Again their expectations were crushed as Stefan called out to Mihail, a mechanic no older than Igor, who stood bent over the engine of an old Chrysler Valiant. The two embraced and chatted in quick raps of Romanian before Stefan put his hand around Mihail’s shoulder and turned him to face his foreign visitors.

“These are the fine people I told you about, brother. Petra, Nina, Igor and Sam. They came all the way here to find someone who has something of theirs,” Stefan said.

“Of mine,” Petra interrupted firmly, but politely.

“Ah!” Mihail exclaimed. “Did you come to claim it in person?”

“Yes, I did. It is the only way to get things done, I think — personally,” she replied. Petra was by no means as docile as she had led on. Her tall, lean frame looked quite imposing to the Romani men, but they liked her courage.

“Let me just wash the grease off my hands and we can sit down a bit,” Mihail said. He called his wife to pour his guests some Pálinka and before they could greet the exhausted young woman she had once more disappeared into the house.

“Excuse my wife. We just had a new baby and she is tired. Also,” he said as he poured the brandy, “She hates people.”

He laughed out loud, a loud, vulgar laugh that insisted they all join in. Stefan winked reassuringly at Kulich and her associates. When the drinks were poured, they all followed Mihail’s example.

“Noroc!” he yelled as he held his glass up high, at the full extension of his arm.

“Noroc!” they all cried in unison, Sam and Igor doing so with enthusiasm while the women still tried to memorize the word for future reference.

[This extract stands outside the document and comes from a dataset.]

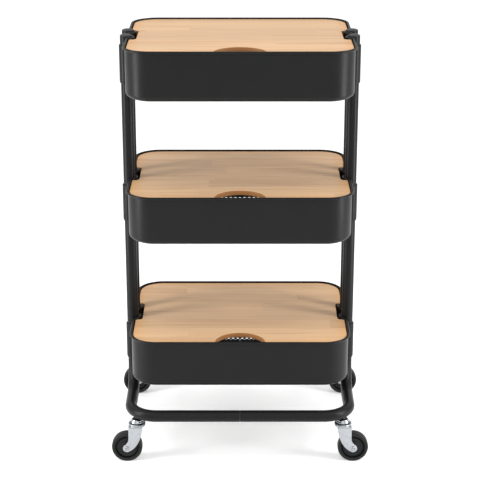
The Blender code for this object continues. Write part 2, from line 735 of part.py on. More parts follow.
def tyre_profile():
    """A tyre with rounded shoulders, seated round the wheel's rim."""
    half_width = TYRE_WIDTH / 2
    half = [
        (TYRE_SEAT_R + TYRE_FIT, half_width - RIM_INSET),
        (WHEEL_R - TYRE_SHOULDER, half_width),
        (WHEEL_R - TREAD_CROWN, half_width - TYRE_SHOULDER),
        (WHEEL_R, TREAD_WIDTH / 2),
    ]
    return half + [(r, -z) for r, z in reversed(half)]


def build_casters():
    fork_mesh = build_fork_mesh()
    for end_name, end in ENDS.items():
        for side_name, side in SIDES.items():
            build_caster(f"{end_name}_{side_name}", side, end, fork_mesh)


build_frame()
build_trays()
build_casters()
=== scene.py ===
"""The looks of the rolling tray cart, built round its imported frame. Metres, +Z up, the front faces -Y."""
from math import acos, cos, pi, radians, sin, sqrt

import bmesh
import bpy
from mathutils import Matrix, Vector


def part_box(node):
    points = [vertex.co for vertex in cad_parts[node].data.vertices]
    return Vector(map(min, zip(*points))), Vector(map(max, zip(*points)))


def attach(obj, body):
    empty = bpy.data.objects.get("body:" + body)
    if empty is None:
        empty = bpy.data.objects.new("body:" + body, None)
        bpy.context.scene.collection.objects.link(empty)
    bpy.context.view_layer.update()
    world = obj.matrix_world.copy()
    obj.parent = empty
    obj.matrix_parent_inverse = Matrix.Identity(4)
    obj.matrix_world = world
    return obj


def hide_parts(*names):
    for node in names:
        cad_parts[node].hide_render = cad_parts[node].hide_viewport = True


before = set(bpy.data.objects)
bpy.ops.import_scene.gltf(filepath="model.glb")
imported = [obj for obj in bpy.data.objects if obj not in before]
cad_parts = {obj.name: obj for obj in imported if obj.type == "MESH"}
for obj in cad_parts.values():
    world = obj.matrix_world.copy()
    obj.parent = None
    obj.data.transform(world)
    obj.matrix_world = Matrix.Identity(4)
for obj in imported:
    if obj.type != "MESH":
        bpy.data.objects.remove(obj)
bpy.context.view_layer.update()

# ---------------------------------------------------------------- sizes, as in the CAD model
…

Chapter 22 — Who was Petr Costita?

By the advent of the afternoon in Baciu the Kulich party was having a great time, having accepted Mihail’s invitation to stay for lunch before continuing on.

“I have to know, Mihail,” Sam dared somewhere between the fifth and sixth round, “what is with the name? The Eye.”

They all grew quiet, hoping the question was not inappropriate. But Mihail seemed unfazed by it. He shifted on the sawn off tree trunk he sat on. It was too low for him, giving him a peculiar spider-like look with his elevated knees.

“I see things.”

“Are you psychic?” Nina asked.

“I don’t think I am. I cannot see the future, I cannot see ghosts, I cannot see inside people’s heads. But I can see what happened before, in times before I was born. If I go to a place, sometimes I can see what happened there in a vision or a dream, but never right in front of me like those weird people who help the police. What I see is always very old, from long ago. I don’t know why,” he shrugged, and chugged back another stiff brandy.

“Can you do it by choice? Or does it just happen?” Petra asked.

“No, I never see unless I want to. When I want to see I just touch the ground or the trees, whatever is there. Then I see what those things saw,” Mihail explained.